キャラクターデザインとは高度成長時代からの日常的な現代の文物でありました。
グリコの飴玉お菓子のキャラクターとか、プロ野球球団のキャラクターとか。キティとか・・・
おらは何故、村上隆が突然、90年代にアートシーンの売れ筋になったのかよくわかりませんが・・・
90年代とは香港・韓国・台湾・上海などの現代美術の力強い躍進がすごかったと思います。
現代美術というものは、市場経済と同期化しておりますので・・・
美術作品をサラリーマンが購入できる経済状態になりますと、美術市場は開いていきます。
日本の美術市場は1989年以後から拡張していきました。
あちこちで画廊が出現しました。世界の画廊市場も日本の購買力に注目し、世界画廊展を日本で開催
いたしましたが、日本ではサラリーマンがあまり美術作品を購入しないので、期待はずれに終わったと思います。
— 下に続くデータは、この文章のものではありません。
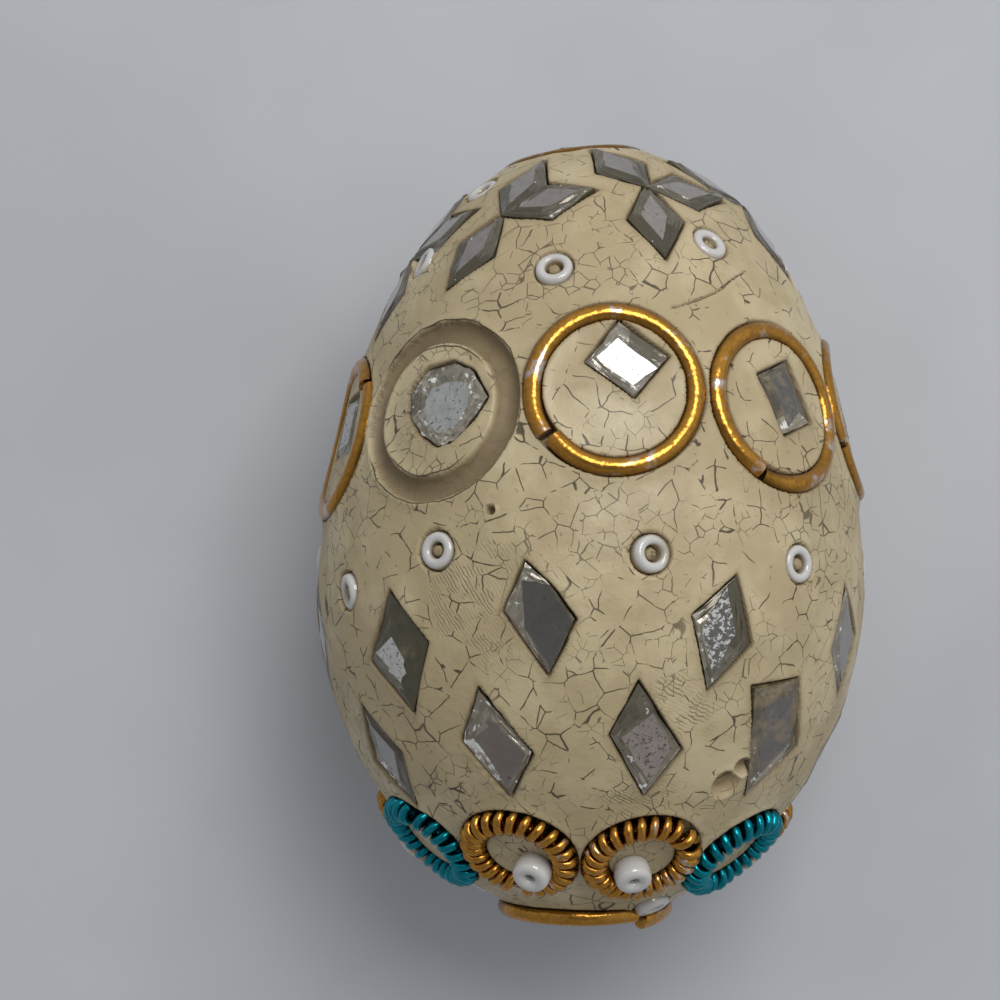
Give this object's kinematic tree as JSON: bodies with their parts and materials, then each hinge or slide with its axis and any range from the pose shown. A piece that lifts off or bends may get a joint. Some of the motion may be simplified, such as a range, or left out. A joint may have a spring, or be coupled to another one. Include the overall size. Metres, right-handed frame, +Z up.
{
  "type": "decorative egg",
  "caption": "Hand-made clay egg that lies on its side, set with mirror-glass diamonds, split gilt wire rings, spring-wire rings and white seed beads.",
  "frame": {"origin": "middle of the small flat resting spot under the egg, on the surface it lies on", "axes": "+Z up as the egg lies on its side, +Y along the egg towards its narrow end, +X to the right when seen from above with the narrow end ahead"},
  "size_m": [0.0465, 0.0662, 0.046],
  "materials": {
    "clay": "pale tan clay with a dull polish, finely crazed, browner round the set pieces",
    "gold_wire": "gilt wire, worn silvery in places",
    "turquoise_wire": "shiny turquoise lacquer on spring wire",
    "mirror_glass": "old silvered glass, dark and spotted, with chipped edges"
  },
  "bodies": {
    "root": {"egg_body": "clay", "gold_ring_01": "gold_wire", "gold_ring_02": "gold_wire", "gold_ring_03": "gold_wire", "gold_ring_04": "gold_wire", "gold_ring_05": "gold_wire", "gold_ring_06": "gold_wire", "gold_ring_07": "gold_wire", "gold_ring_08": "gold_wire", "ring_mirror_01": "mirror_glass", "ring_mirror_02": "mirror_glass", "ring_mirror_03": "mirror_glass", "ring_mirror_04": "mirror_glass", "ring_mirror_05": "mirror_glass", "ring_mirror_06": "mirror_glass", "ring_mirror_07": "mirror_glass", "ring_mirror_08": "mirror_glass", "ring_mirror_09": "mirror_glass", "upper_diamond_01": "mirror_glass", "upper_diamond_02": "mirror_glass", "upper_diamond_03": "mirror_glass", "upper_diamond_04": "mirror_glass", "upper_diamond_05": "mirror_glass", "upper_diamond_06": "mirror_glass", "upper_diamond_07": "mirror_glass", "upper_diamond_08": "mirror_glass", "upper_diamond_09": "mirror_glass", "upper_diamond_10": "mirror_glass", "lower_diamond_01": "mirror_glass", "lower_diamond_02": "mirror_glass", "lower_diamond_03": "mirror_glass", "lower_diamond_04": "mirror_glass", "lower_diamond_05": "mirror_glass", "lower_diamond_06": "mirror_glass", "lower_diamond_07": "mirror_glass", "lower_diamond_08": "mirror_glass", "lower_diamond_09": "mirror_glass", "lower_diamond_10": "mirror_glass", "lower_diamond_11": "mirror_glass", "diamond_cross_01": "mirror_glass", "diamond_cross_02": "mirror_glass", "diamond_cross_03": "mirror_glass", "diamond_cross_04": "mirror_glass", "diamond_cross_05": "mirror_glass", "diamond_cross_06": "mirror_glass", "diamond_cross_07": "mirror_glass", "diamond_cross_08": "mirror_glass", "turquoise_coil_01": "turquoise_wire", "gold_coil_02": "gold_wire", "gold_coil_03": "gold_wire", "turquoise_coil_04": "turquoise_wire", "gold_coil_05": "gold_wire", "gold_coil_06": "gold_wire", "turquoise_coil_07": "turquoise_wire", "gold_coil_08": "gold_wire", "gold_coil_09": "gold_wire", "narrow_end_ring": "gold_wire", "narrow_end_mirror": "mirror_glass", "blunt_end_ring": "gold_wire", "blunt_end_mirror": "mirror_glass"}
  },
  "joints": []
}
93年頃に池袋にありましたセゾン(西部)美術館が撤退を打ち出しますと、日本美術市場は
急速に冷えていったと思います。
なんとしてもサラリーマンに美術作品を購入してもらわなければなりません。
文化市場の担い手は美術でも女性です。美術館の圧倒的お客様は女性です。
そこで村上隆のキャラクター作品が選択されたのであると思います。
作品の解説は美術批評家がやってくれます。
「近代以後のポストモダン・・・」なんて・・・どうにでも位置付けできます。
村上隆はオタクというよりは
香港・韓国・台湾・上海これら東アジア現代美術市場の圧倒的力強い市場に、なんとしても対抗するために
日本現代美術市場が打ち出した集約であると思います。
それは世界市場の競争に勝利した日本アニメーションに便乗することでありました。
上海-香港ルート。
サラリーマンが美術作品を購入する市場は現在、バブル経済の頂点である上海なのでしょうか・・・
日本市場におきまして、村上隆は「かわいいキャラクター・アート」として
市場の担い手である女性に支持されたのでしょうか・・・
市場が村上隆に集約せざるを得ない「かわいい」ところが、
芸術本流と起源である美術、その日本現代美術市場の脆弱さが露出していると思います。
「演劇には歌舞伎と能あり、美術は伝統的な日本美術がある」から
現代性は市場の補完でよい、そのような動向があるのでしょうか・・・
おらはさっぱりわかりません。
「現代とはアニメ・キャラクターでよい」そのような動向があるのでしょうか・・・
「現代を露出するのではなく現代を隠す」それが村上隆のアートかもしれません・・・
ぷち熟女さん。ありがとうございました。